Erasmus Marema’s story is more like the biblical “stone that the builder rejected becoming the head corner stone” after he braved a fight from hostile villagers who accused him of taking over their pastures.

They also accused him of blocking them from watering their cattle from the Zhovhe Dam.

“At times people do not understand what you mean until it is on the ground,” Marema said in an interview.

Erasmus Marema poses for a picture at his field with Beitbridge  West MP Metrine Mudau (left). in the background is Beitbridge East MP Kembo Mohadi
Erasmus Marema poses for a picture at his field with Beitbridge West MP Metrine Mudau (left). in the background is Beitbridge East MP Kembo Mohadi

Last Saturday villagers, in their hundreds, swallowed their pride and feasted at the same farm they once rejected in a happy ending to the story.

Marema, who is also a successful businessman, flew his personal helicopter from his base in South Africa to unveil his work at his farm 80 kilometres west of Beitbridge near the large Zhovhe Dam.

In 2014, almost 14 years after fellow farmers were resettled, Marema who works in South Africa, accepted an offer of 16 square kilometres of the Shobi Block previously reserved as grazing land for Wards 6 to 12 villagers in Beitbridge.
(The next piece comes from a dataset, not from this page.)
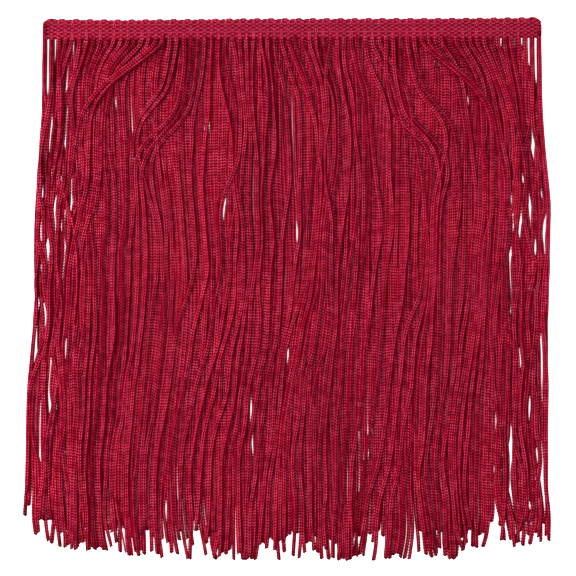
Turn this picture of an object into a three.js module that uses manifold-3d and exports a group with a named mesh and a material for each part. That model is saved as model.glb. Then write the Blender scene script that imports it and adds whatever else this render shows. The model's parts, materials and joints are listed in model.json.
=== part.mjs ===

His arrival into the area was met with fierce hostility and even had ministerial interventions when villagers from Kwalu, Zezani, Machuchuta, Ndambe, Masera threatened to pull down the fence that demarcated his farm.

“This work is super,” was all Beitbridge district administrator Simon Muleya could say. “This is encouraged.”

Marema has, on the farm that has been left idle since its repossession by government in 1983, employed 40 permanent staff and 160 villagers on a part-time basis.

He also employs security guards and that has helped in reducing poaching in the wildlife-rich area.

He has put 45 hectares under maize, which is almost ready for harvesting and 60 ha is under sugar beans.

Apart from several other modern machinery that include bulldozers, planters, tractors, Marema has state-of-the-art centre pivot irrigation systems — the dream of every serious farmer — which have turned green the entire 105 hectares. His equipment was acquired without the help of government schemes.

beitbridge farmer

“I am now asking for more land from you. I can use it and we benefit together,” Marema said when he addressed the hundreds of villagers who had thronged his farm for the field day function.

He narrated to the gathering of the early stages of his investment when he partnered villagers to clear the land with axes and hoes.

Local politicians, MPs for Beitbridge East and West Kembo Mohadi and Metrine Mudau respectively and Mohadi’s wife Tambudzani who is a Senator were among the crowd.

Across the Mzingwane River, a few kilometres from Marema’s Zhovhe Farm are a number of derelict farms belonging to Mohadi, his son and a few other resettled farmers who can only envy the late-comer’s work.

Government agricultural extension workers, Belief Mago and Thomas Muwani, who were part of the gathering shared the view that Beitbridge district, where up to 60 000 people were appealing for food aid, could easily be turned green if local farmers take a cue from Marema.

“We have this large dam and it can change the food fortunes of the district if farmers are serious and more areas are put under irrigation,” said Mago.

There are about five government-run irrigation schemes at Shashi, Chikwarakwara, Chabilli, Billi and Tongwe in Beitbridge whose performance was pathetic owing to lack of inputs although the same could improve food security in the district.